» **Task objective**: Each line containing the word "metres" should be found and copied.

» **Input for this task**:

· · · · ·

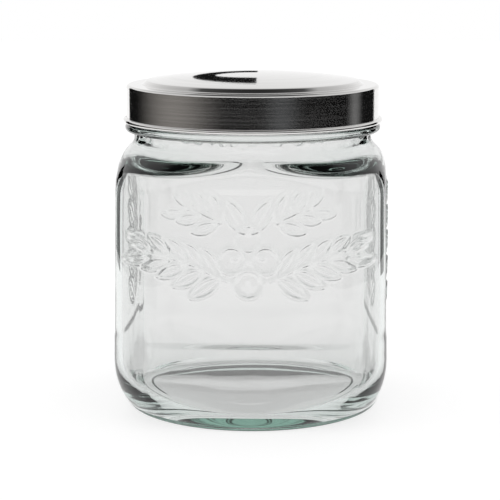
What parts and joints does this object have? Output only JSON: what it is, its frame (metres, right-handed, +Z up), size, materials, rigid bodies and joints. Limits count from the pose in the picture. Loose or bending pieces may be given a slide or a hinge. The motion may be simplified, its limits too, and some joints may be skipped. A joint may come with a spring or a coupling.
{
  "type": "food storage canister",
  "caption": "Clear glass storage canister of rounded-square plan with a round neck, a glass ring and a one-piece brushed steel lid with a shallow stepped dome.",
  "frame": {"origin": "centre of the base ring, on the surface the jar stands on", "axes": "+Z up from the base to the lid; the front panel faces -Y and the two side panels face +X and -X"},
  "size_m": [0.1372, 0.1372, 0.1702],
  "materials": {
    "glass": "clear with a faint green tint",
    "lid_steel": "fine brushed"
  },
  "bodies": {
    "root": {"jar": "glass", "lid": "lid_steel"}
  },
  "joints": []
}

· · · · ·

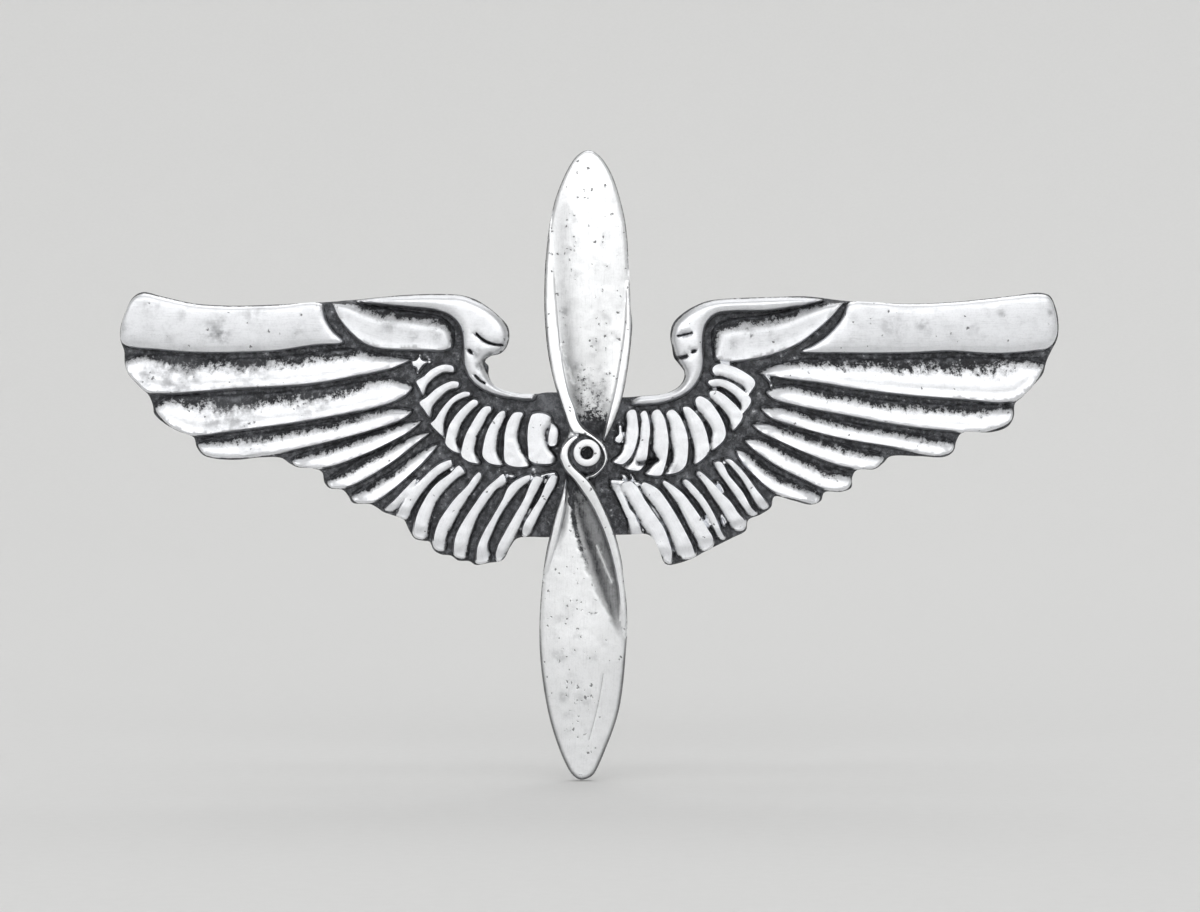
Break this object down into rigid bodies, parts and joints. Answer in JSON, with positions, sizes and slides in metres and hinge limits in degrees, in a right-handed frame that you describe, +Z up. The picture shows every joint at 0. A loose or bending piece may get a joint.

· · · · ·

» **Result below**:
What parts and joints does this object have? Output only JSON: what it is, its frame (metres, right-handed, +Z up), size, materials, rigid bodies and joints. Limits count from the pose in the picture. Loose or bending pieces may be given a slide or a hinge. The motion may be simplified, its limits too, and some joints may be skipped. A joint may come with a spring or a coupling.
Break this object down into rigid bodies, parts and joints. Answer in JSON, with positions, sizes and slides in metres and hinge limits in degrees, in a right-handed frame that you describe, +Z up. The picture shows every joint at 0. A loose or bending piece may get a joint.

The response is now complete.